Domitila ha acudido a cursos de capacitación, como su amiga Marina Vega Pinzón, que también llega a la casa para ser entrevistada. Esos cursos, impartidos por la organización Yo quiero yo puedo, tratan de ir moldeando otras mentalidades que acaben con estas prácticas por las buenas. Pero los recursos son pocos y si no se hace un seguimiento, los pocos progresos se vienen abajo, igual que las montañas sobre las carreteras cuando llueve. Otra vez a quitar las piedras del camino.
Esta organización consiguió que algunas comunidades firmaran un acuerdo para abolir la venta de mujeres, pero al año siguiente ganaba otro comisario el poder y no se hacía cargo de lo comprometido. “En un pueblo conseguimos un acuerdo para 200 años”, afirma Benito Mendoza Martínez, uno de los promotores de Yo quiero yo puedo. Normalmente, son las mujeres quienes acuden a estos talleres, pero, una vez en casa, no son capaces de hacer entrar en razón a sus maridos, quienes fueron convocados a algunos cursos por esa razón”, afirma Mendoza. Marina Vega Pinzón no quiso que vendieran a su hija, pero el marido, que lleva 20 años en Estados Unidos, quizá con una nueva familia, le obligó a hacerlo. “Mi palabra no se respetó”, afirma sentada a la lumbre. Con la segunda quiso hacer lo mismo, pero ya la mujer se impuso. Total, él no puede hacerle nada desde tan lejos. Tiene 56 años. Ya no lo espera.

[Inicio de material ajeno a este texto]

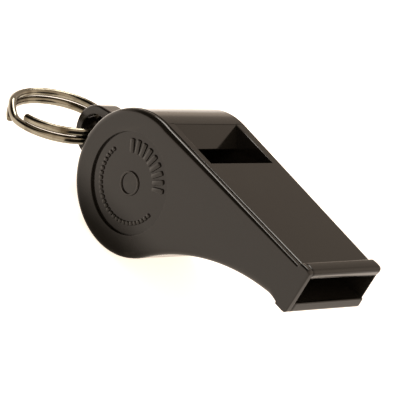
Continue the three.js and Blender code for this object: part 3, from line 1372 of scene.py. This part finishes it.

A veces, es la voluntad firme de algunas pequeñas heroínas la que abre camino a las siguientes. Carmen, la muchacha que enfrentó a su padre para continuar los estudios, contó siempre con el apoyo de una maestra en la localidad de Lomazoyatl, que le dio clases de 1º a 6º de primaria. De ella recibió ánimos siempre, pero el padre, machista y violento, solo quería formación para sus hermanos. “La mujer tiene que estar en casa”, le decía. Y Carmen le retaba: “Ellos no sacarán nada, yo sí voy a llegar a ser alguien”. Y abandonó el pueblo con 12 años, y siguió la secundaria y entró en la Universidad Pedagógica Nacional. Y luego tuvo un trabajo. Y dos niñas con un novio de la facultad. Cuando se quedó embarazada, a la mitad de los estudios, el padre le dejó de hablar tres años. Ahora, los nietos le han pacificado. “Mi hermano mayor, que está en Estados Unidos, ha sido en realidad mi padre”, dice Carmen. Su madre también le apremiaba: “Sigue estudiando, ¿qué quieres, levantarte a las cinco de la mañana para amasar, como yo?”.
A Carmen la acogió una tía para que siguiera sus estudios, pero es muy otra la suerte que corren algunas como ella, cuando deciden salir de sus madrigueras e internarse sin apoyos en la ciudad. Les espera la prostitución, los abusos y quizá, de nuevo, el trabajo esclavo. En Tlapa hay más de 30 prostíbulos, a decir de la organización Tlachinollan. Y están a la vista, en el centro.
Carmen deja un mensaje esperanzador: “Valió la pena”. Su historia, como las de algunas otras que consiguen salir adelante en una ciudad amenazadora, son las luces que salpican una serranía todavía muy a oscuras.